Sibling rivalry spurs Anil Ambani to merge his firm with MTN: WSJMay 30th, 2008 - 8:57 pm ICT by admin
New York, May 30 (IANS) Anil Ambani’s interest in merging his Reliance Communications with South African cellphone operator MTN Group is spurred by his fierce business rivalry with his older brother Mukesh, The Wall Street Journal wrote here Friday. The proposed merger will give Anil first bragging rights to a major international deal in the latest round of him and Mukesh vying to outdo each other since their father’s death left them in control of one of India’s biggest companies, the WSJ said.
For the deal Anil may have to swap all or part of his 66 percent stake in his company for a big stake in MTN, making him the largest shareholder in a telecommunications empire with more than 100 million subscribers in Asia, the Middle East and Africa.
He wants to work with MTN to expand into markets outside India. The combination would make both companies more efficient and give them the firepower to expand at the brisk rate Anil prefers, people familiar with his thinking say, reported the Journal.
The world’s foremost business daily noted that the rivalry between the Ambani brothers has helped make each of them among the world’s richest men — and triggered the split of the company they inherited.
The MTN deal is, however, risky and may never happen, the paper said. But it is the latest bold step in Anil’s career as a dealmaker. A creative negotiator, he told his executives that they need to find a way to join forces that would work for MTN, which has entered discussions with various companies including Sunil Mittal’s Bharti, but never closed a deal.
“Let’s try to understand what MTN is looking for and craft a solution that meets their objections. We need to find some different approach that will make them want to deal with us,” Anil said, according to one executive as quoted by the Journal.
Reliance Communications - market value under $30 billion — and MTN - valued at $40 billion -have agreed to 45 days of exclusive talks. If the deal happens, Anil would be the largest shareholder in the combined company and would continue to run the business in India.
Giving the background to Ambani brothers’ rivalry, the Journal compared it to a family soap opera. After their father Dhirubhai Ambani’s death in 2002 without a will, Mukesh Ambani, now 51, assumed control of most of the Reliance group companies’ boards as well as the family’s 40 percent plus holding in the flagship, Reliance Industries Ltd.
While Anil and Mukesh appeared to work well together earlier to build the family business, with Dhirubhai gone, their differing personalities and Mukesh’s position as chief custodian of the family business soured their relationship.
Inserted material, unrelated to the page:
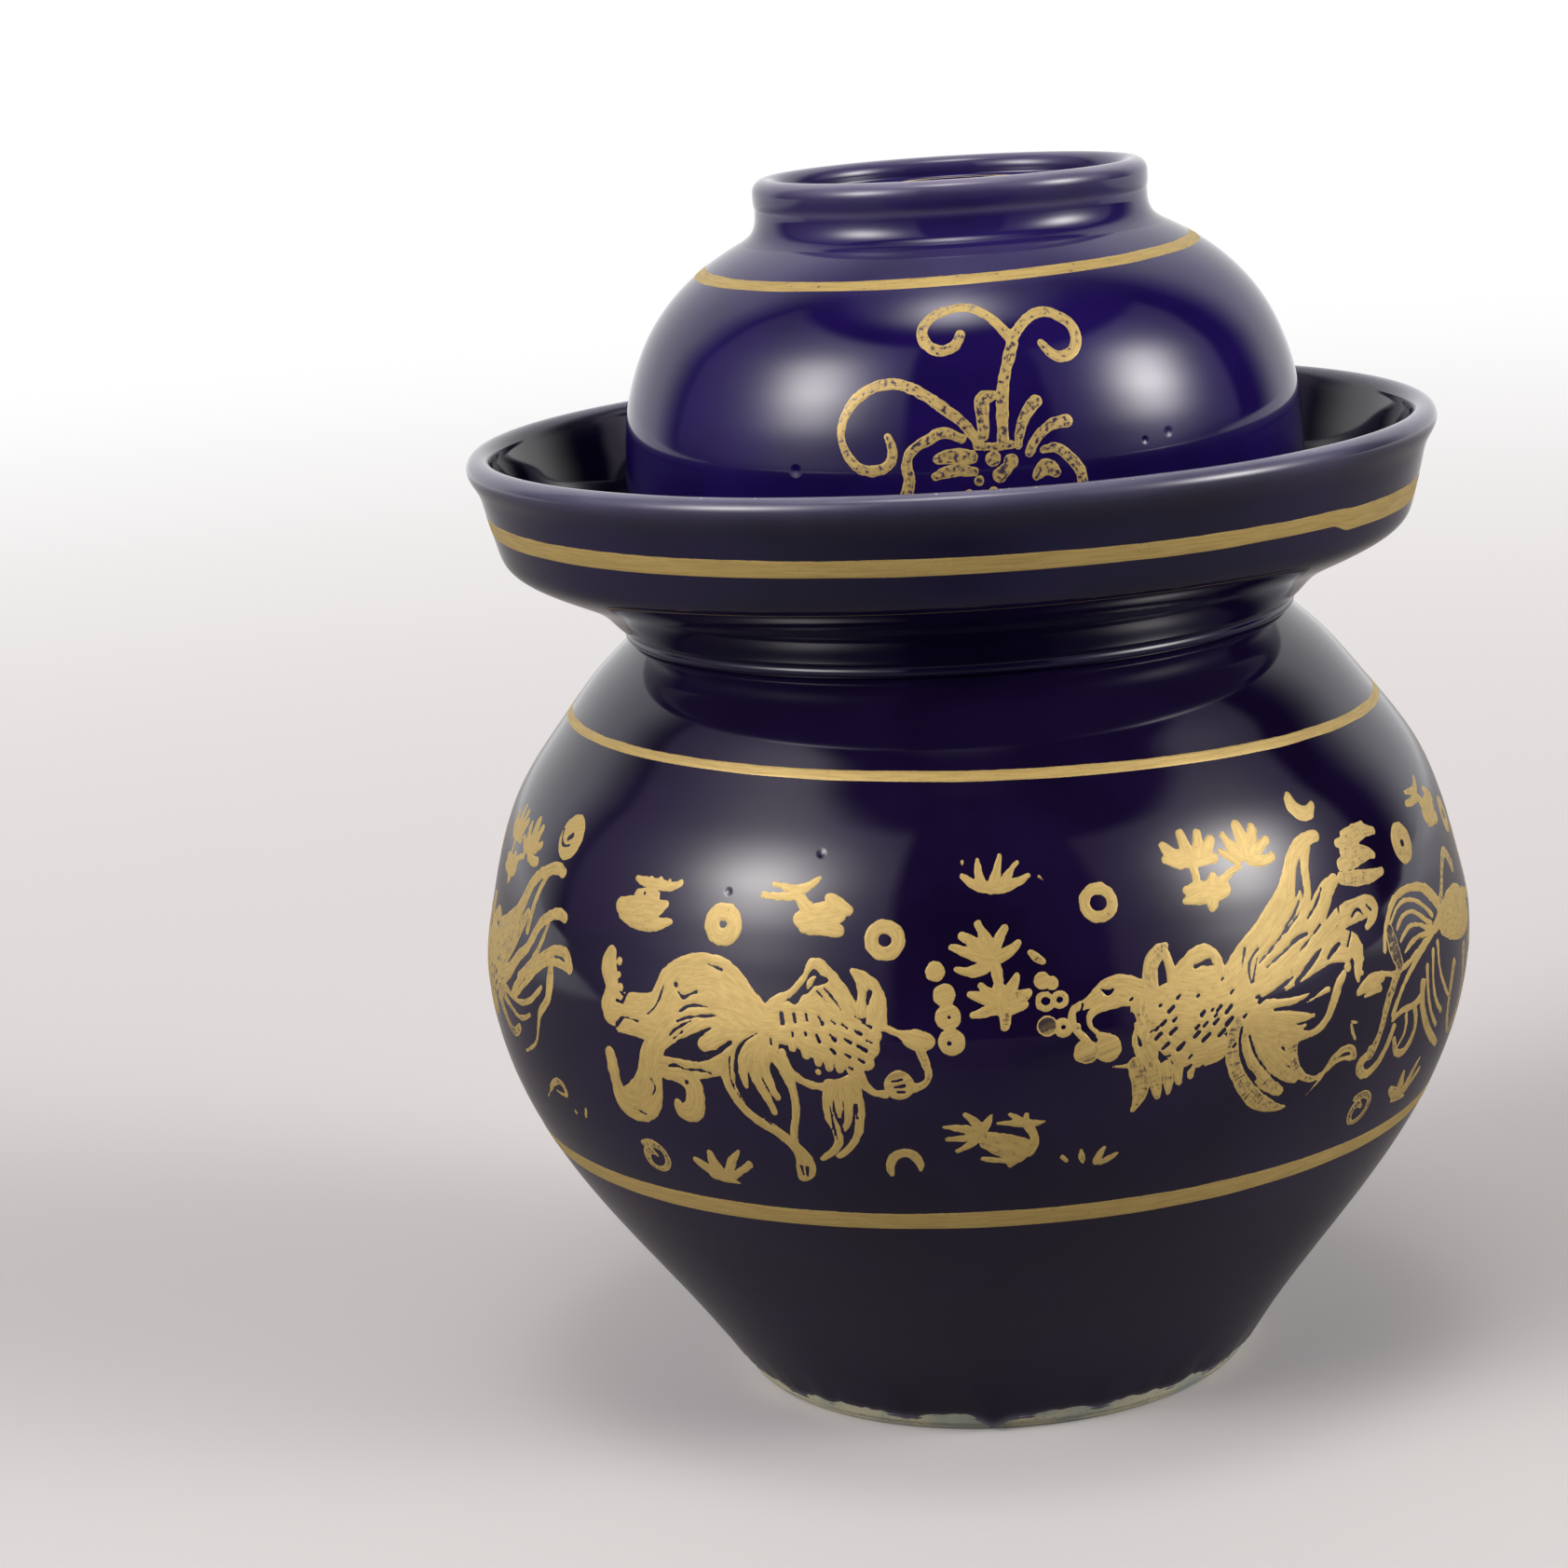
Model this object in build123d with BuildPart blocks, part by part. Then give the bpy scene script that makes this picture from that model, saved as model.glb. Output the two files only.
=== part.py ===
from build123d import *

import os
from math import hypot

# Water seal pickle jar, in millimetres. It stands on z = 0 with the jar's axis on +Z.
# Each piece is thrown on the wheel, so each one is a section turned about its own axis.
# The jar, its mouth collar and its trough are luted into one. The bowl lid stands loose
# in the trough, where water seals it, and the inner lid lies loose on the collar.

# Foot, belly and shoulder of the jar
belly_radius = 108.9
belly_height = 98.0
neck_inset = 1.5
neck_height = 172.0
foot_radius = 55.8
foot_rim_width = 9.0
foot_recess_depth = 2.5
foot_round = 1.5
body_wall = 6.5
base_thickness = 8.0
inside_corner_radius = 9.0
luting_bead_radius = 1.6

# Mouth collar, the upright tube that the water keeps shut
collar_water_gap = 13.0
collar_wall = 7.0
collar_height = 45.0
collar_flare = 1.6
collar_flare_height = 12.0
collar_rim_round = 2.0

# Water trough round the collar
trough_reach = 31.55
trough_height = 39.6
trough_wall = 4.8
trough_floor_thickness = 11.0
trough_lip_radius = 2.75

# Bowl lid, upside down, with its foot ring for a handle
lid_rim_radius = 75.0
lid_height = 70.4
lid_wall = 5.0
lid_rim_round = 1.2
lid_drift = 3.1
lid_crown_thickness = 7.0
ring_radius = 42.6
ring_width = 6.2
ring_height = 12.0
ring_lip_radius = 2.9
ring_crease_depth = 0.5
ring_neck_height = 2.6
ring_recess_depth = 5.0
ring_floor_crown = 1.8

# Inner lid with its spigot and knob
inner_lid_edge_margin = 4.0
inner_lid_thickness = 5.5
inner_lid_edge_thickness = 3.6
inner_lid_edge_round = 1.2
spigot_depth = 6.0
spigot_wall = 4.5
spigot_round = 1.2
knob_radius = 9.5
knob_neck_radius = 6.0
knob_height = 12.5
knob_head_height = 8.0

# Clearances between the loose pieces and the jar
lid_seat_gap = 0.3
inner_lid_seat_gap = 0.3
mouth_clearance = 4.0

# Circles that follow from the bowl's rim, so that it keeps its room in the trough
neck_radius = lid_rim_radius - neck_inset
trough_radius = neck_radius + trough_reach
collar_radius = lid_rim_radius - lid_wall - collar_water_gap
mouth_radius = collar_radius - collar_wall

# Places that follow from the sizes
widest_point = (belly_radius, belly_height)
neck_point = (neck_radius, neck_height)
foot_point = (foot_radius, 0)
base_top = foot_recess_depth + base_thickness
collar_top = neck_height + collar_height
trough_floor = neck_height + trough_floor_thickness
trough_rim = neck_height + trough_height
lid_rim = trough_floor + lid_seat_gap
ring_seat = lid_rim + lid_height
ring_top = ring_seat + ring_height
ring_inner_radius = ring_radius - ring_width
ring_floor = ring_top - ring_recess_depth
inner_lid_bottom = collar_top + inner_lid_seat_gap
inner_lid_top = inner_lid_bottom + inner_lid_thickness
inner_lid_radius = collar_radius + collar_flare - inner_lid_edge_margin
spigot_radius = mouth_radius - mouth_clearance

# Outlines as shares of the way between two named circles: (share in radius, share in height)
belly_lower_shares = [(0.26, 0.204), (0.614, 0.459), (0.887, 0.714)]
belly_upper_shares = [(0.05, 0.162), (0.116, 0.297), (0.271, 0.5), (0.568, 0.703), (0.81, 0.84)]
trough_under_shares = [(0.14, 0.10), (0.37, 0.20), (0.637, 0.303)]
trough_side_shares = [(0.79, 0.404), (0.834, 0.505), (0.897, 0.707), (0.94, 0.82)]
lid_side_shares = [(0.034, 0.237), (0.07, 0.478), (0.144, 0.606), (0.258, 0.719)]
lid_shoulder_shares = [(0.393, 0.804), (0.589, 0.889), (0.773, 0.946)]
foot_slope = (0.66, 1)
shoulder_slope = (-0.62, 1)
under_slope = (1, 0.35)
ring_crease_share = 0.42


def between(start, end, shares):
    """Points that lie at the given shares of the way from start to end."""
    (r0, z0), (r1, z1) = start, end
    return [(r0 + (r1 - r0) * r, z0 + (z1 - z0) * z) for r, z in shares]


def moved_in(points, wall):
    """The inner points of an outline that climbs: each one stands a wall off, square to its neighbours."""
    inner = []
    for index in range(1, len(points) - 1):
        (r0, z0), (r1, z1) = points[index - 1], points[index + 1]
        length = hypot(r1 - r0, z1 - z0)
        r, z = points[index]
        inner.append((r - wall * (z1 - z0) / length, z + wall * (r1 - r0) / length))
    return inner


# Foot, belly and shoulder: one hollow thrown form with a shallow recess under its foot
lower_points = between(foot_point, widest_point, belly_lower_shares)
upper_points = between(widest_point, neck_point, belly_upper_shares)
outer_points = [foot_point] + lower_points + [widest_point] + upper_points + [neck_point]
hollow_points = moved_in(outer_points, body_wall)
floor_edge = (foot_radius - inside_corner_radius, base_top)
mouth_corner = (mouth_radius, neck_height - body_wall)

with BuildPart() as jar_body:
    with BuildSketch(Plane.XZ):
        with BuildLine():
            Spline(foot_point, *lower_points, widest_point, tangents=(foot_slope, (0, 1)))
            Spline(widest_point, *upper_points, neck_point, tangents=((0, 1), shoulder_slope))
            Polyline(neck_point, (0, neck_height), (0, 0), foot_point)
        make_face()
    revolve(axis=Axis.Z)
    with BuildSketch(Plane.XZ):
        with BuildLine():
            Spline(floor_edge, *hollow_points, mouth_corner, tangents=((1, 0), (-1, 0)))
            Polyline(mouth_corner, (0, neck_height - body_wall), (0, base_top), floor_edge)
        make_face()
    revolve(axis=Axis.Z, mode=Mode.SUBTRACT)
    with Locations((0, 0, neck_height)):
        Hole(radius=mouth_radius, depth=body_wall * 2)
    Cylinder(foot_radius - foot_rim_width, foot_recess_depth,
             align=(Align.CENTER, Align.CENTER, Align.MIN), mode=Mode.SUBTRACT)
    foot_circles = jar_body.edges().filter_by(GeomType.CIRCLE).filter_by_position(Axis.Z, 0, 0)
    fillet(foot_circles, foot_round)
jar_body.part.label = "jar_body"

# Mouth collar: an upright tube on the shoulder whose rim flares and ends in a flat seat
flare_start = (collar_radius, collar_top - collar_flare_height)
flare_end = (collar_radius + collar_flare, collar_top - collar_rim_round * 2)
with BuildPart() as mouth_collar:
    with BuildSketch(Plane.XZ):
        with BuildLine():
            Polyline(flare_start, (collar_radius, neck_height), (mouth_radius, neck_height),
                     (mouth_radius, collar_top), (collar_radius + collar_flare, collar_top), flare_end)
            Spline(flare_start, flare_end, tangents=((0, 1), (0, 1)))
        make_face()
    revolve(axis=Axis.Z)
    fillet(mouth_collar.faces().sort_by(Axis.Z)[-1].edges(), collar_rim_round)
mouth_collar.part.label = "mouth_collar"

# Water trough: a dish with a hole for the collar, on a small bead where it is luted to the neck
lip_outer = (trough_radius, trough_rim - trough_lip_radius)
lip_top = (trough_radius - trough_lip_radius, trough_rim)
lip_inner = (trough_radius - trough_lip_radius * 2, trough_rim - trough_lip_radius)
trough_corner = (trough_radius, trough_rim)
under_points = between(neck_point, trough_corner, trough_under_shares)
side_points = between(neck_point, trough_corner, trough_side_shares)
bead_side = (neck_radius + luting_bead_radius, neck_height + luting_bead_radius)
bead_top = (neck_radius + luting_bead_radius, neck_height + luting_bead_radius * 2)
dish_points = [bead_top] + under_points + side_points + [lip_outer]
basin_points = moved_in(dish_points, trough_wall)[1:]
basin_foot = (neck_radius, bead_top[1] + trough_wall)

with BuildPart() as water_trough:
    with BuildSketch(Plane.XZ):
        with BuildLine():
            ThreePointArc(neck_point, bead_side, bead_top)
            Spline(*dish_points, tangents=(under_slope, (0, 1)))
            Polyline(lip_outer, (collar_radius, lip_outer[1]), (collar_radius, neck_height), neck_point)
        make_face()
        with Locations((0, trough_floor)):
            Rectangle(trough_radius, trough_height, align=(Align.MIN, Align.MIN), mode=Mode.SUBTRACT)
        with BuildLine():
            Spline(*dish_points, tangents=(under_slope, (0, 1)))
            ThreePointArc(lip_outer, lip_top, lip_inner)
            Spline(lip_inner, *reversed(basin_points), basin_foot)
            Line(basin_foot, bead_top)
        make_face()
    revolve(axis=Axis.Z)
water_trough.part.label = "water_trough"

# Bowl lid: an upturned bowl. Its shoulder sweeps up in a cove to the narrow neck under the
# foot ring, and its turned base is a shallow floor inside the ring.
lid_foot = (lid_rim_radius, lid_rim)
ring_meeting = (ring_radius, ring_seat)
ring_neck = (ring_radius - ring_crease_depth, ring_seat + ring_neck_height)
lid_points = between(lid_foot, ring_meeting, lid_side_shares + lid_shoulder_shares)
ceiling = ring_floor + ring_floor_crown - lid_crown_thickness
lid_inner_points = moved_in([lid_foot] + lid_points + [ring_meeting], lid_wall)
rim_outer = (lid_rim_radius, lid_rim + lid_rim_round)
rim_inner = (lid_rim_radius - lid_wall, lid_rim + lid_rim_round)
rim_flat_outer = (lid_rim_radius - lid_rim_round, lid_rim)
rim_flat_inner = (lid_rim_radius - lid_wall + lid_rim_round, lid_rim)
lid_plane = Plane((lid_drift, 0, 0), x_dir=(1, 0, 0), z_dir=(0, -1, 0))
lid_axis = Axis((lid_drift, 0, 0), (0, 0, 1))

with BuildPart() as bowl_lid:
    with BuildSketch(lid_plane):
        with BuildLine():
            Spline(rim_outer, *lid_points, ring_neck, tangents=((0, 1), (0, 1)))
            Polyline(ring_neck, (ring_inner_radius, ring_neck[1]), (ring_inner_radius, ring_floor))
            Spline((ring_inner_radius, ring_floor), (0, ring_floor + ring_floor_crown),
                   tangents=((-1, 0.1), (-1, 0)))
            Line((0, ring_floor + ring_floor_crown), (0, ceiling))
            Spline((0, ceiling), *reversed(lid_inner_points), rim_inner, tangents=((1, 0), (0, -1)))
            TangentArc(rim_flat_inner, rim_inner, tangent=(-1, 0))
            Line(rim_flat_inner, rim_flat_outer)
            TangentArc(rim_flat_outer, rim_outer, tangent=(1, 0))
        make_face()
    revolve(axis=lid_axis)
bowl_lid.part.label = "bowl_lid"

# Foot ring of the bowl lid: it stands on the cove's neck, with a faint crease under a round lip
crease_height = ring_seat + ring_height * ring_crease_share
crease_point = (ring_radius - ring_crease_depth, crease_height)
ring_lip_outer = (ring_radius, ring_top - ring_lip_radius)
ring_lip_top = (ring_radius - ring_lip_radius, ring_top)
ring_lip_inner = (ring_radius - ring_lip_radius * 2, ring_top - ring_lip_radius)
lower_swelling = (ring_radius - ring_crease_depth / 2, (ring_neck[1] + crease_height) / 2)
with BuildPart() as lid_foot_ring:
    with BuildSketch(lid_plane):
        with BuildLine():
            ThreePointArc(ring_neck, lower_swelling, crease_point)
            Spline(crease_point, ring_lip_outer, tangents=((0.5, 1), (0, 1)))
            ThreePointArc(ring_lip_outer, ring_lip_top, ring_lip_inner)
            Line(ring_lip_inner, (ring_inner_radius, ring_floor))
            Polyline((ring_inner_radius, ring_floor), (ring_inner_radius, ring_neck[1]), ring_neck)
        make_face()
    revolve(axis=lid_axis)
lid_foot_ring.part.label = "lid_foot_ring"

# Inner lid: a low disc with a spigot that drops into the mouth
disc_edge_top = inner_lid_bottom + inner_lid_edge_thickness
with BuildPart() as inner_lid:
    with BuildSketch(Plane.XZ):
        with BuildLine():
            Polyline((knob_radius, inner_lid_top), (0, inner_lid_top), (0, inner_lid_bottom),
                     (inner_lid_radius, inner_lid_bottom), (inner_lid_radius, disc_edge_top))
            Spline((inner_lid_radius, disc_edge_top), (knob_radius, inner_lid_top),
                   tangents=((-1, 0.12), (-1, 0)))
        make_face()
    revolve(axis=Axis.Z)
    with BuildSketch(Plane.XY.offset(inner_lid_bottom)):
        Circle(spigot_radius)
        Circle(spigot_radius - spigot_wall, mode=Mode.SUBTRACT)
    extrude(amount=-spigot_depth)
    fillet(inner_lid.faces().sort_by(Axis.Z)[0].edges(), spigot_round)
    edge_circles = inner_lid.edges().filter_by(GeomType.CIRCLE).sort_by(SortBy.RADIUS)[-2:]
    fillet(edge_circles, inner_lid_edge_round)
inner_lid.part.label = "inner_lid"

# Knob of the inner lid: a turned button on a waisted neck
knob_top = inner_lid_top + knob_height
head_bottom = knob_top - knob_head_height
with BuildPart() as inner_lid_knob:
    with BuildSketch(Plane.XZ):
        with BuildLine():
            Line((0, inner_lid_top), (knob_radius, inner_lid_top))
            Spline((knob_radius, inner_lid_top), (knob_neck_radius, (inner_lid_top + head_bottom) / 2),
                   (knob_radius, (head_bottom + knob_top) / 2), tangents=((-1, 0.6), (0, 1)))
            Spline((knob_radius, (head_bottom + knob_top) / 2), (0, knob_top), tangents=((0, 1), (-1, 0)))
            Line((0, knob_top), (0, inner_lid_top))
        make_face()
    revolve(axis=Axis.Z)
inner_lid_knob.part.label = "inner_lid_knob"

os.makedirs("parts", exist_ok=True)
pieces = [jar_body, mouth_collar, water_trough, bowl_lid, lid_foot_ring, inner_lid, inner_lid_knob]
for piece in pieces:
    export_step(piece.part, "parts/" + piece.part.label + ".step")
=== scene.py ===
"""Water seal pickle jar in cobalt glaze with gold brushwork.

The clay forms are turned surfaces and the gold is painted on them with brush strokes. Sizes are in
millimetres until a mesh is made, and then in metres.
"""
from math import cos, pi, radians, sin

import bpy
import numpy as np
from mathutils import Matrix, Vector


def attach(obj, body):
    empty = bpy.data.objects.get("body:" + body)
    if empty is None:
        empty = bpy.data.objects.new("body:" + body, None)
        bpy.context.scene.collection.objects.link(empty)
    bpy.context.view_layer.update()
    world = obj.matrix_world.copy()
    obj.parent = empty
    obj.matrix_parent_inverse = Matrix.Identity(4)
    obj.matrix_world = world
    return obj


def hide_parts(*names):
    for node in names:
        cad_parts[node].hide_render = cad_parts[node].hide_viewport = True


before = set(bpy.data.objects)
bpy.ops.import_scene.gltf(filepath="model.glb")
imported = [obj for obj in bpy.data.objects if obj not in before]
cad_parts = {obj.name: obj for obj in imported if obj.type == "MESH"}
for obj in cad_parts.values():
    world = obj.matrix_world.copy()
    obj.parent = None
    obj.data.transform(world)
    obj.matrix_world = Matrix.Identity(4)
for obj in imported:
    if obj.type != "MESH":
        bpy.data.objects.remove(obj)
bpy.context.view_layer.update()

MM = 0.001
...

Mukesh, the more sombre of the two, agreed to an arranged marriage, and has been the builder, spearheading the construction of Reliance’s massive refining and telecommunications projects.
Anil, 48, has been the deal maker, a polished interlocutor with foreign investors. Married to a former film star, he appears in the society pages of Indian newspapers with his Bollywood friends, the Journal said.
In 2004, Anil took his battle with Mukesh public. He accused Reliance of everything from ignoring shareholders to financial irregularities. He and directors loyal to him offered to resign from the boards of some Reliance companies. Mukesh eventually relinquished control of close to 30 percent of the group, which Anil spun into his own group.
The two brothers to this day rarely talk, people close to them say, even though they share an 18-storey mansion in south Mumbai, the Journal said.
Reliance Communications became the flagship of Anil’s interests, now assembled under Reliance Anil Dhirubhai Ambani (ADA) Group. The group includes finance company Reliance Capital and power company Reliance Infrastructure. Anil’s majority stakes in most of these companies give him a net worth close to $40 billion.
In the last fiscal, the market capitalisation of the Reliance ADA Group of companies more than doubled, while shares in Mukesh’s Reliance Industries and its related companies rose 79 percent. Anil’s companies now have a market value of about two-thirds of those run by Mukesh, the Journal calculated.